Authorship and authenticity are also Big Themes, as David Sanjek examines the dubious origins of Merle Travis songs, stressing the futility of terms like “authenticity” when making value judgments. Deena Weinstein and Jason Toynbee have conflicting ideas about the creative forces behind authorship: Toynbee says authorship is always a social process, and that Western capitalist interests forged the Creative Genius myth. Weinstein argues that the mythical romance of the individual auteur will always curse rock bands. The self-obsessed Sarah Dougher weighs in with a provocative but unsubstantiated claim: when a female rocker uses the authorial “I,” people assume the song is autobiographical — but when a male uses it, the “I” is perceived as a universal voice. Is this a valid claim? Didn’t everyone assume that Lou Reed was a heroin addict, just because he used the first-person in “Heroin”? (Actually, he was a speed addict.)

Post-meta-hyper-professor Josh Clover is seized by his usual fits of verbal epilepsy in “Good and Bad Pop”. Like Powers, who finds too much meaning in the hackwork of Lifehouse and Enya (via the Dick Cheney tactic of invoking their ties to 9/11), Clover argues that it is pop’s intrinsic “sameness” and disposability (or “synchronic” quality) that we should value. Why? Because the top 40 is a “formal, intransigent account of modernity.” Students, revolt!

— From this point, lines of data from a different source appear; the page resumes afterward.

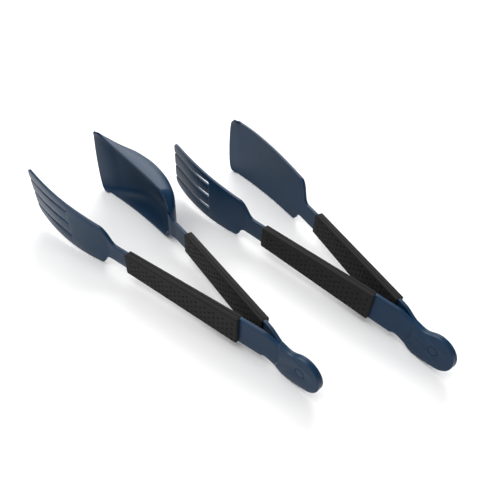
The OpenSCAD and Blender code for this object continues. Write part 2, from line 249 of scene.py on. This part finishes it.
# ---- Modelling by hand ----
def only(obj):
    """Makes obj the one selected and active object."""
    if bpy.context.object and bpy.context.object.mode != "OBJECT":
        bpy.ops.object.mode_set(mode="OBJECT")
    bpy.ops.object.select_all(action="DESELECT")
    bpy.context.view_layer.objects.active = obj
    obj.select_set(True)


def new_grid(name, columns, rows):
    """A flat grid one metre square, with so many columns and rows of faces."""
    if bpy.context.object and bpy.context.object.mode != "OBJECT":
        bpy.ops.object.mode_set(mode="OBJECT")
    bpy.ops.object.select_all(action="DESELECT")
    bpy.ops.mesh.primitive_grid_add(x_subdivisions=columns, y_subdivisions=rows, size=1,
                                    location=(0, 0, 0))
    obj = bpy.context.object
    obj.name = obj.data.name = name
    return obj


def pick(obj, kind, test):
    """In edit mode, selects the vertices, edges or faces whose middle passes the test."""
    bpy.ops.object.mode_set(mode="EDIT")
    bpy.ops.mesh.select_mode(type=kind)
    bpy.ops.mesh.select_all(action="DESELECT")
    bpy.ops.object.mode_set(mode="OBJECT")
    mesh = obj.data
    if kind == "FACE":
        for face in mesh.polygons:
            face.select = bool(test(face.center))
    elif kind == "EDGE":
        for edge in mesh.edges:
            a, b = (mesh.vertices[i].co for i in edge.vertices)
            edge.select = bool(test(a, b))
    else:
        for vertex in mesh.vertices:
            vertex.select = bool(test(vertex.co))
    bpy.ops.object.mode_set(mode="EDIT")


def apply_modifier(obj, kind, **settings):
    """Adds a modifier and applies it."""
    only(obj)
    modifier = obj.modifiers.new(kind.title(), kind)
    for key, value in settings.items():
        setattr(modifier, key, value)
    bpy.ops.object.modifier_apply(modifier=modifier.name)


def finish_mesh(obj, place):
    """Puts the place in the mesh, points the faces outwards and smooths them by angle."""
    only(obj)
    obj.data.transform(place)
    bpy.ops.object.mode_set(mode="EDIT")
    bpy.ops.mesh.select_all(action="SELECT")
    bpy.ops.mesh.remove_doubles(threshold=1e-6)
    bpy.ops.mesh.normals_make_consistent(inside=False)
    bpy.ops.object.mode_set(mode="OBJECT")
    bpy.ops.object.shade_smooth_by_angle(angle=EDGE_ANGLE)


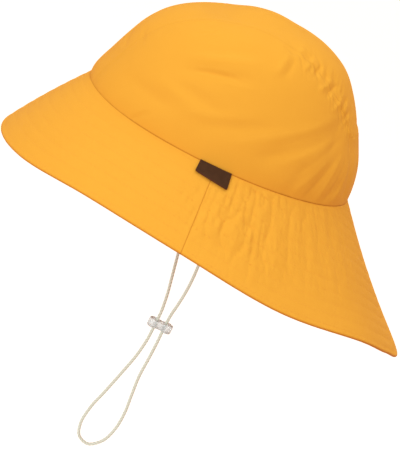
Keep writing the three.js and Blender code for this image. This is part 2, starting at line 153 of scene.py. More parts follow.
@dataclass(frozen=True)
class HatForm:
    """The hat's surfaces, in metres.

    The sizes and tables are the CAD part's, with a few shares, widths and slopes trimmed by a
    millimetre or two to the photograph's outline, and shallower folds, which finer ones join.
    Angles run round the head opening from the front over the wearer's left to the back, and
    lifts rise from the seam to the top.
    """

    half_length: float = 96 * MM
    half_width: float = 79 * MM
    height: float = 92.5 * MM
    crown_wall: float = 1.5 * MM
    brim_wall: float = 2 * MM
    seam_gap: float = 0.3 * MM
    sewn_gap: float = 0.012 * MM
    front_rise: float = 3 * MM
    rise_power: int = 6
    strip_half_width: float = 22 * MM
    strip_end_lift: float = 29.5
    fold_depth: float = 1.5 * MM
    fold_width: float = 7 * MM
    gather_depth: float = 0.2 * MM
    gather_angle: float = 7.5
    lifts: tuple[float, ...] = (0, 15, 25, 35, 45, 55, 65, 78, 90)
    front_share: tuple[float, ...] = (1, 0.9654, 0.9614, 0.9727, 0.9811, 0.9687, 0.9346, 0.9757, 1)
    side_share: tuple[float, ...] = (1, 1, 1, 1.01, 1.025, 1.03, 1.015, 0.995, 1)
    back_share: tuple[float, ...] = (1, 0.9943, 0.9804, 0.9881, 1.0052, 1.0275, 1.0214, 0.9953, 1)
    strip_along: tuple[float, ...] = (-1, -0.6, -0.2, 0.1, 0.28, 0.45, 0.68)
    strip_share: tuple[float, ...] = (1, 0.9, 0.98, 1.1, 1.16, 1.09, 0.96)
    brim_angles: tuple[float, ...] = (0, 30, 60, 90, 120, 150, 165, 180)
    brim_widths: tuple[float, ...] = (67, 66.3, 63, 66.5, 79.5, 92.6, 103, 115.6)
    brim_slopes: tuple[float, ...] = (54.2, 51.4, 45.5, 46.5, 46.2, 43.1, 45.6, 46)
    brim_bows: tuple[float, ...] = (3.5, 5.7, 6, 2, -1, -4.5, -4.5, -5)
    # Folds: angle and lift of both ends, depth and width as shares; a negative depth stands out
    folds: tuple[tuple[float, ...], ...] = (
        (61, 30, 82, 36, 0.55, 0.9),
        (58, 37, 84, 43, -0.35, 1.1),
        (40, 11, 58, 13, 0.35, 1.2),
        (66, 20, 84, 21, 0.3, 1.3),
        (80, 13, 100, 18, 0.3, 1.2),
        (107, 12, 148, 36, 0.7, 1),
        (133, 3, 141, 27, 0.5, 0.8),
        (121, 2, 124, 12, 0.3, 0.7),
        (142, 3, 149, 9, 0.4, 0.6),
        (158, 6, 157, 25, 0.5, 0.7),
        (170, 4, 172, 22, 0.4, 0.7),
        (99, 48, 99, 60, -0.3, 0.8),
        (-55, 24, -80, 34, 0.5, 1.1),
        (-88, 12, -108, 19, 0.35, 1.2),
        (-115, 14, -146, 34, 0.6, 1),
        (-136, 3, -142, 24, 0.5, 0.8),
        (-160, 5, -158, 24, 0.45, 0.7),
    )

    @property
    def strip_end(self) -> float:
        """The strip's end behind, as a radius of the crown's disc."""
        return 1 - self.strip_end_lift / 90

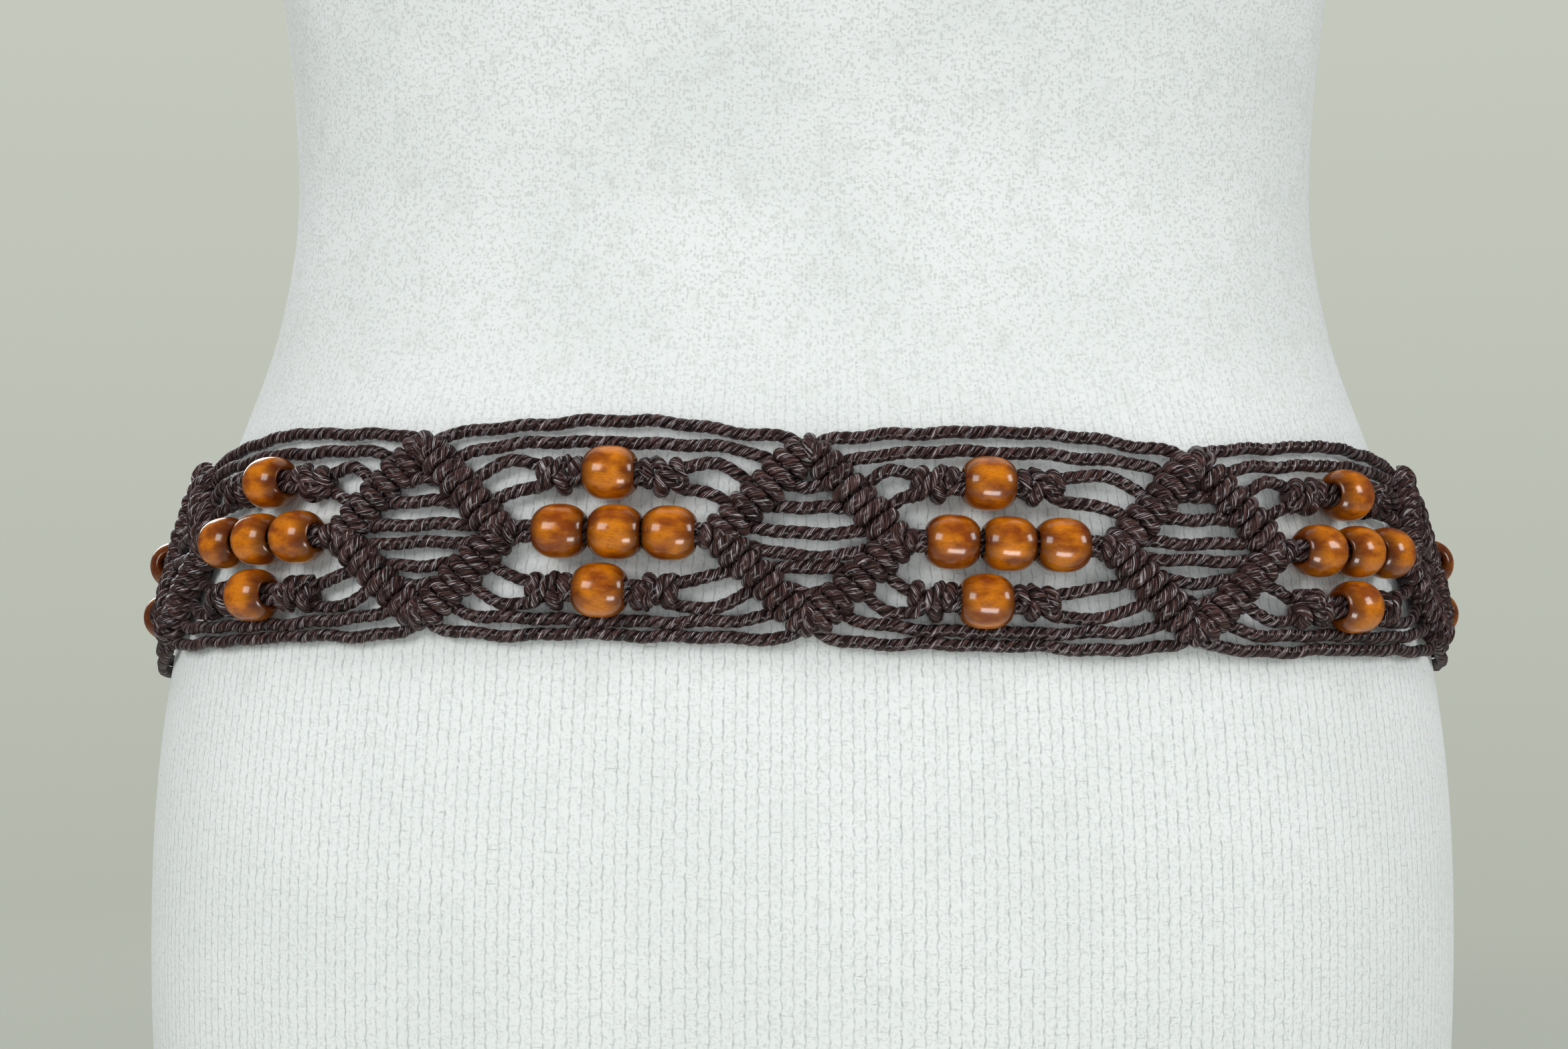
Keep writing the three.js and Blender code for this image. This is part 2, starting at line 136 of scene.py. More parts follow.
# How much a tassel's strands differ in length, how far they sway, and the size of their ends
TASSEL_END = {"ragged": 3.0, "sway": 0.35, "far": 0.8}
# A wrapping's turns of cord: how far inside its outside their middle is, and their lean and thickness
WRAPPING = {"in": 1.3, "down": 1.25, "lean": 0.3, "flat": 1.1}

# The form, from its flat base to the neck: height, half width, depth in front of and behind the middle
FORM = np.array(
    [
        (0, 151, 106, 116),
        (60, 157.5, 111, 125),
        (110, 158.5, 112, 128),
        (150, 155.5, 110, 122),
        (190, 147.5, 106, 110),
        (215, 138, 100, 99),
        (240, 129.5, 93, 90),
        (272, 125, 87, 84),
        (320, 128.5, 90, 88),
        (380, 138, 102, 93),
        (440, 148, 112, 97),
        (500, 156, 106, 98),
        (560, 163, 88, 92),
        (600, 164, 73, 84),
        (630, 150, 62, 74),
        (652, 118, 55, 65),
        (672, 76, 51, 57),
        (690, 56, 49, 51),
        (735, 50, 48, 48),
    ],
    dtype=float,
)
HALF, FRONT, BACK = 1, 2, 3
FORM_SIDES = 192
FORM_POWER = 2.6
NECK_POWER = 2.0
NECK_FROM = 600
# How the belt lies on it
BELT_Z = 190.0  # the height of its middle line at the centre front
TILT = 0.074  # how much it falls for each millimetre that the skin is farther back
WAVE = 1.6  # how much lower it hangs on the +X side of the front, and higher on the other
LEAN = 0.285  # how far it leans along itself at the sides, for each millimetre of height
SHIFT = 0.4  # how far it is moved along at the centre front
ARC_W = 4.0  # the height above the skin at which lengths along it are measured
# The cover's knit, in metres: a column of its jersey, a rib below the waist and the height of a rib's stitch
WALE = 0.001
RIB = 0.0024
COURSE = 0.0036


def smooth(column, z):
    """A cubic through the form's table rows, with the slope at a row of the line between its neighbours."""
    heights = FORM[:, 0]
    values = FORM[:, column]
    slopes = np.gradient(values, np.arange(len(values))) / np.gradient(heights, np.arange(len(values)))
    i = np.clip(np.searchsorted(heights, z) - 1, 0, len(heights) - 2)
    span = heights[i + 1] - heights[i]
    t = np.clip((z - heights[i]) / span, 0, 1)
    keep = 2 * t**3 - 3 * t**2 + 1
    leave = (t**3 - 2 * t**2 + t) * span * slopes[i]
    enter = (t**3 - t**2) * span * slopes[i + 1]
    return keep * values[i] + (1 - keep) * values[i + 1] + leave + enter


def skin(angle, z):
    """The form's skin: a superellipse at each height, whose power falls from 2.6 to 2 towards the neck."""
    angle, z = np.broadcast_arrays(np.asarray(angle, float), np.asarray(z, float))
    s, c = np.abs(np.sin(angle)), np.cos(angle)
    deep = np.where(c > 0, smooth(FRONT, z), smooth(BACK, z))
    t = np.clip((z - NECK_FROM) / (FORM[-2, 0] - NECK_FROM), 0, 1)
    power = FORM_POWER + (NECK_POWER - FORM_POWER) * t * t * (3 - 2 * t)
    r = ((s / smooth(HALF, z)) ** power + (np.abs(c) / deep) ** power) ** (-1 / power)
    return np.stack([r * np.sin(angle), -r * c, z], -1)


def unit(vectors):
    return vectors / np.maximum(np.linalg.norm(vectors, axis=-1, keepdims=True), 1e-12)


def travelled(path):
    """How far along a path each of its points is."""
    return np.concatenate([[0], np.cumsum(np.linalg.norm(np.diff(path, axis=0), axis=1))])


def outward(angle, z):
    """The skin's normal, from the differences of the skin round it and up it."""
    d = 1e-3
    round_it = skin(angle + d, z) - skin(angle - d, z)
    up_it = skin(angle, z + d) - skin(angle, z - d)
    return unit(np.cross(round_it, up_it))


ARC_ANGLES = np.linspace(0, math.pi, 361)
ARC_U = travelled(skin(ARC_ANGLES, BELT_Z) + outward(ARC_ANGLES, BELT_Z) * ARC_W)
BACK_U = ARC_U[-1]


def angle_at(u):
    """The angle round the form at a length u, which may run on past the centre back."""
    far = np.abs(u)
    past = far > BACK_U
    angle = np.interp(np.where(past, 2 * BACK_U - far, far), ARC_U, ARC_ANGLES)
    return np.sign(u) * np.where(past, 2 * math.pi - angle, angle)


def place(flat):
    """From the flat belt to the form: u goes round it, v up it and w out from its skin. The belt falls
    towards the back, waves a little up and down, and leans along itself at the sides."""
    u, v, w = flat[..., 0], flat[..., 1], flat[..., 2]
    turn = math.pi * u / BACK_U
    angle = angle_at(u + SHIFT * np.cos(turn / 2) + LEAN * v * np.sin(turn))
    back = skin(angle, BELT_Z)[..., 1] - skin(0.0, BELT_Z)[1]
    wave = WAVE * np.sin(math.pi * u / (2 * PITCH)) * np.cos(angle / 2)
    z = BELT_Z - TILT * back - wave + v
    return skin(angle, z) + outward(angle, z) * w[..., None]


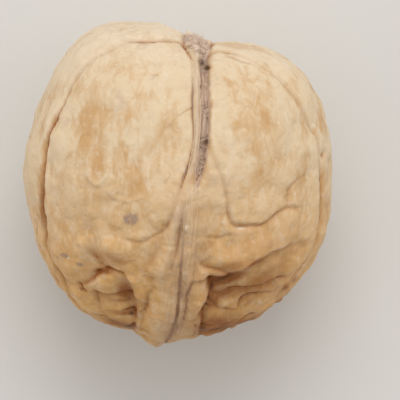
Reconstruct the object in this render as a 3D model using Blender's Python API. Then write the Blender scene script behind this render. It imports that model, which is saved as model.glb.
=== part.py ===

And now to the opposite extreme of the Walser-Powers school of socially-conscious objectivity: the predictably opinionated schtick of well-paid lowbrow Chuck Klosterman, forever sporting the dunce’s cap for Manhattan publishing bling. In “Sincerity and Pop Greatness”, the Pauly Shore of culture criticism gets a Big Idea: People are more apt to label a song as “great” if it’s based in some sort of perceived reality. He uses the perceived “greatness” of Carly Simon’s non-fictional “You’re So Vain,” as a ridiculous example. Chuck then determines that the listener creates the meaning of a pop song! And of course, provocation and polemic for Klosterman simply means saying stupid shit: “Moby’s support comes from… people who don’t really care about music” and “Kurt Cobain was not great because he was real; he was real because he was great”.

And as usual, Simon Reynolds, proves to be one of the more perceptive pop music critics around. In “Lost In Music” he elaborates on Julian Dibbell’s smart study of record-collecting eroticism, explaining how this fetishist record-collector mentality has affected the production of contemporary pop/rock. Reynolds’s writing blends incisive wit with encyclopedic pop culture knowledge, and he makes casually brilliant connections that most of Weisbard’s assembly miss: i.e., the political and cultural disconnect in today’s young bands, exacerbated by an obsessive record-collector “sickness”. “Creativity has become reduced to taste games,” says Reynolds, and thus “music for music’s sake” has become the primary force driving the authorial role in pop. Will someone knight this guy, already?

As Reynolds and others prove, this recurring notion of a linguistic crisis in culture criticism is simply theoretical phantom chasing. The language to understand pop culture exists, if you know where to look. Besides, modes of culture criticism should be splintered, unruly, and competitive. If the work of “consensus” advocates is any example, surrendering one’s value judgments for a more communal way of thinking about pop’s complexity (or lack thereof) will quickly turn criticism into copywriting.